Underthink serves as a fitting culmination of the various themes and motifs that have been explored in the project. Globetrotting styles accentuate the weaving sections, and the piece never fails to capture the idyllic, as well as the ferociousness, of the instruments. Strings rise and fall around well-crafted bass and guitar runs with oscillating delay (once again) with perfect tap tempo. I’m brought back to a similar engagement of a soundscape such as this as the first time I heard Tool’s Fear Innoculum, an album that similarly showcases moments that I consider to be calm and meditative as well as a fair share of aggressive riffage. Like many of the longer tracks here, the intensity is funneled into extended sections and breakdowns that are given enough time to bloom and beguile the listener, while never outstaying and becoming tired. To contrast the way the tunes bleed into one another or rise from a low, sometimes brooding intro, the end of Underthink pulls a Sopranos move on us and cuts out mid-sentence, letting us sit with the definitive and sudden end to quite a trip.

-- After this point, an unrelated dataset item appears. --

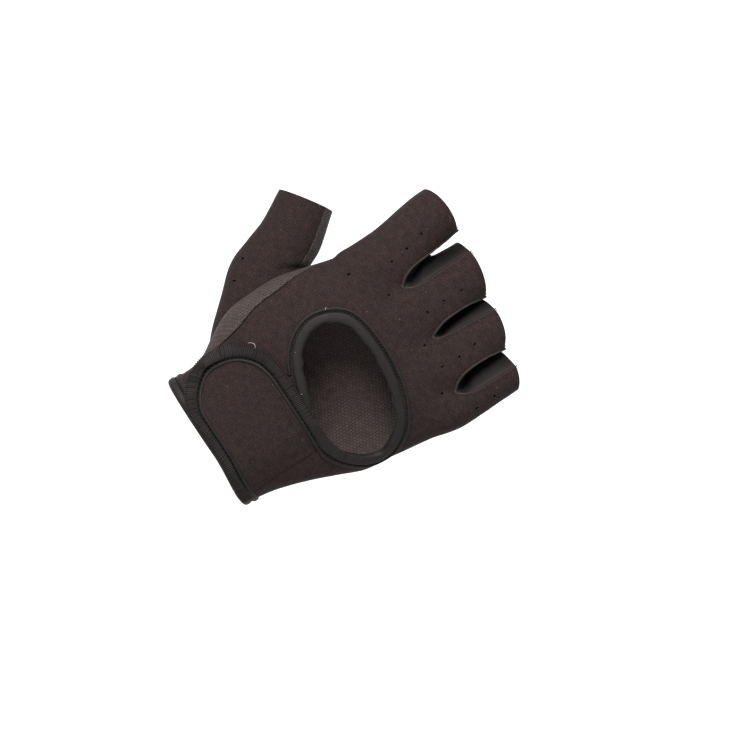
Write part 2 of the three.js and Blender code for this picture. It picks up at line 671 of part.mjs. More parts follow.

To review another entirely instrumental album has been a refreshing experience, and in the case of Eliana, I’ve been given the opportunity to explore the type of record that is undeniably unique on the Aotearoa release radar right now. An excellent soundtrack to an expedition of your own, evoking vivid scenery no matter where or how you might be listening. As the sole release under Jim Wisp, it’s a hulking record that makes a statement of expression and engaging dynamics which leaves me curious to see the artists natural progression from here, as I was at the closing of each individual track that Eliana offers.